The court is not interested in your passphrase, they want the information that it is protecting. The court will simply compel you to provide the information in another manner if you claim that revealing your passphrase would be a 5th amendment violation (although I doubt they would even buy that one to begin with.)
1) tell you to provide the pass phrase to your lawyer (which makes it protected via attorney-client privilege) and then tell your lawyer to unlock the system and provide it to the court
2) out-geek you and notify you that since your encryption system does not actually use your passphrase but instead passes it first through a strong hash function you are to provide the court with the hashed passphrase so that they can use a decrypt method which skips the hashing step.
The short version is that claims that a passphrase alone is protected via the 5th is unlikely to succeed.
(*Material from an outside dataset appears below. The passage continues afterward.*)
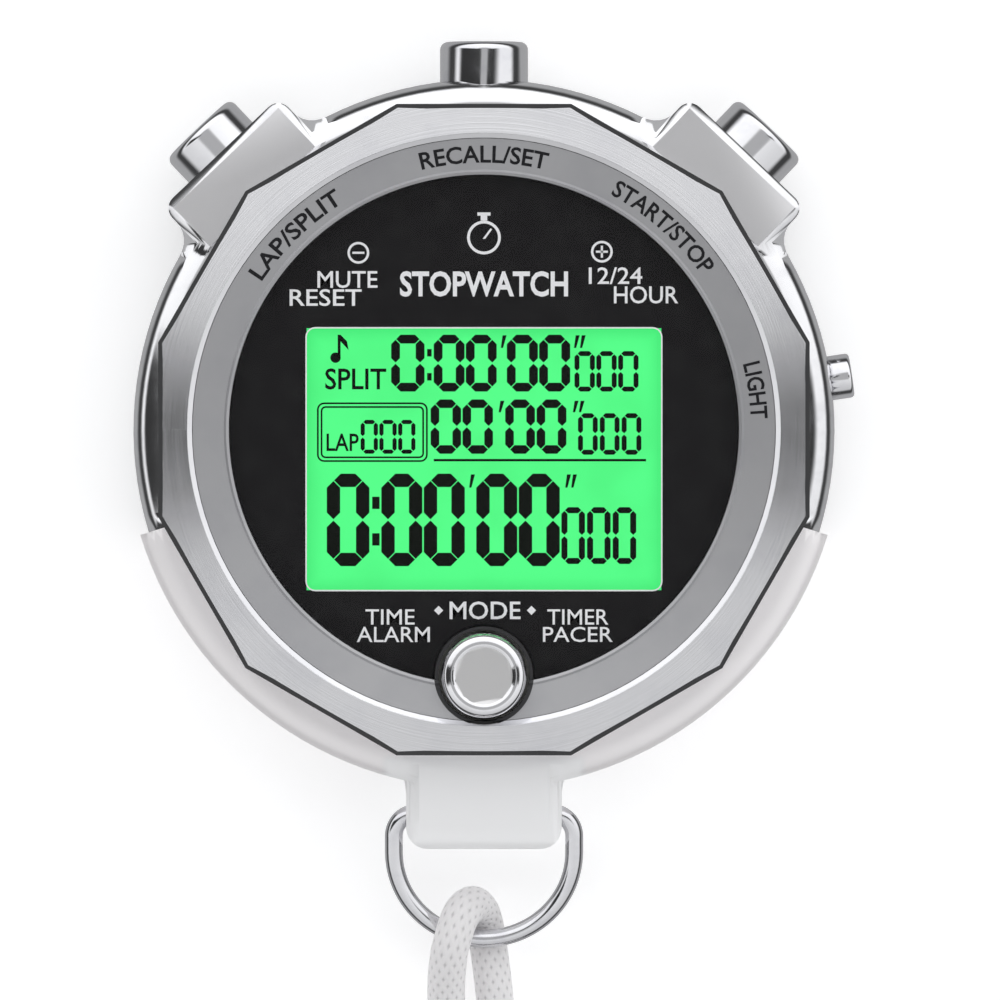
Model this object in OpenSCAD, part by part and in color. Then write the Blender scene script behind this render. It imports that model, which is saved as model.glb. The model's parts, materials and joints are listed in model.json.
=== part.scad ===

1) I read about at least one case where that's about what happened. The police asked the defendant to unlock the computer; they didn't ask for the password itself.
1) tell you to provide the pass phrase to your lawyer (which makes it protected via attorney-client privilege) and then tell your lawyer to unlock the system and provide it to the court
2) out-geek you and notify you that since your encryption system does not actually use your passphrase but instead passes it first through a strong hash function you are to provide the court with the hashed passphrase so that they can use a decrypt method which skips the hashing step.
The short version is that claims that a passphrase alone is protected via the 5th is unlikely to succeed.